# Shepherd loves to lick inside other dogs mouth



## Innuendo

My 2 year old female is just obsessed with licking inside another dogs mouth. I notice she does it more with puppies but sometimes older dogs too both male and female.

She will like their teeth and like shove her whole snout into theirs and just lick their throat, it's kind of weird to watch and I've never understood why she does this.

Also the other dogs or puppies just let her, they seem to actually enjoy it and will just lie there with their mouth wide open while she does it.

Anyone else seen this or know why she might do it?


----------



## NWS_Haven

I have a Rottie mix that does it all the time. She is the submissive dog in our household and I understand it is a submissive trait in canines.


----------



## VectorSketcher

With my two, it was because my pup was teething and there was some bleeding going on inside the mouth, my older GSD is 3yrs, and he would get inside my pup's mouth constantly licking away all that blood...gross I know. I am not sure if the pups your dog is licking the mouths of are teething, but that was the reason for us.


----------



## Nikkoli110

My two don't do it to other dogs, but they try to do it to me all the time! I must have stinky breath or something!


----------



## skyizzy

Izzy my shepherd does it all the time to my other dog Murphy. We call it Izzy is doing a dental exam!!!


----------



## Superpup

Tracy, is that true that it is a submissive behaviour? I know wolves lick each others' mouths and it is submissive, right? My Cody hardly ever licks another dog's mouth, but I would also not consider him that dominant... at least he is not confrontational..

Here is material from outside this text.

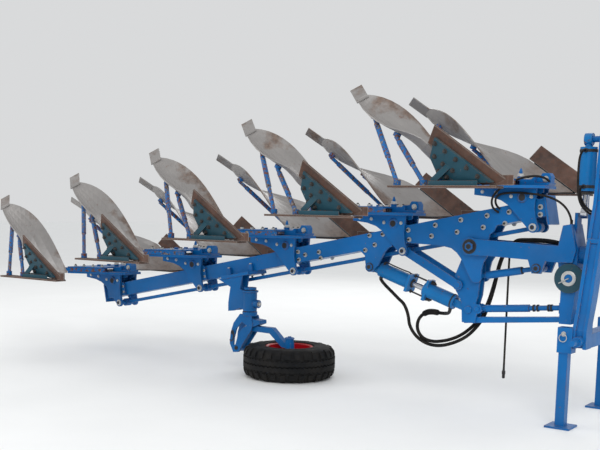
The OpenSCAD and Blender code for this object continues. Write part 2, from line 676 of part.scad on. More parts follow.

How about when dogs put their heads in another dog's mouth?? Is that submission also?


----------



## NWS_Haven

Xandor isn't confrontational either but other dogs know to not push it with him. Young dogs are always licking him on the side of his mouth and sticking their heads down his throat. In the case of my Rat Terrier...I think he just likes the old man stinky breath.


----------



## acurajane

I think its an act of submission. My pup licks his moms mouth. Lots of diff animals do it. If you watch a foal with its mom or another adult it will chomp, some people say slap, its mouth open and shut.


----------



## Elaine

I agree with the others, this is a very submissive gesture.


----------



## cyndie

My friend's doberman does that with my GSD Max. She puts her head in his mouth sometimes and I was wondering why. Thanks for the information!


----------



## Innuendo

Thanks, im glad she's not just weird.

I thought about the teething thing as well because I first noticed it when Cain was teething and come to think of it last night is what made me post this thread. She was doing it to Pyrrha who just turned 5 months so maybe she's teething as well.

I also remember her doing it to someones doberman in a dog training class when she was about 6 months old.


----------



## Superpup

Yeah my Cody never licks another dog's mouth and never puts his head into any dog's mouth.. well it would not fit first of all








I guess I have never really thought of him as dominant because he is so low-key, non-confrontational dog, but especially all the female dogs seem to think they have to stick their heads up his throat and lick his lips. he looks VERY regal while they are doign this...


----------



## MXpro982

* I first saw Nikita do it this weekend. I haven't seen her do it to any other dogs but my dad's pitbull mix.. They were playing for HOURS and she would occasionally lick in his mouth. But I stopped it cuz it was grossing me out. *


----------



## IliamnasQuest

Licking the lips and mouth of another dog is a very typical puppy behavior - I believe it initially was to encourage the mother to regurgitate food (before dogs became domesticated and the dam had to hunt and bring in food). Most puppies still do this behavior. And I think it's evolved to become a "I'm safe, don't hurt me" kind of behavior. You can call it submission, if you want, but in all honesty I have a relatively non-submissive 19 month old pup who still does this to her buddies. She greets them with licking the lips and teeth of the other dog. 

None of my other dogs do this, although as puppies they did a bit. Tazer has her way of controlling the situation and licking the lips is one of those controls. She is very good at getting other dogs to like her and to join in play with her (her ultimate goal in any interaction .. *L*). I prefer to think that she's got great coping skills and interactive skills, because I can't call her submissive. She's competitive with the other dogs, she is confident, she just knows how to get them around to her side.

Melanie and the gang in Alaska


----------



## jsherry

I am glad you put this question up here. I was wondering about it too.


----------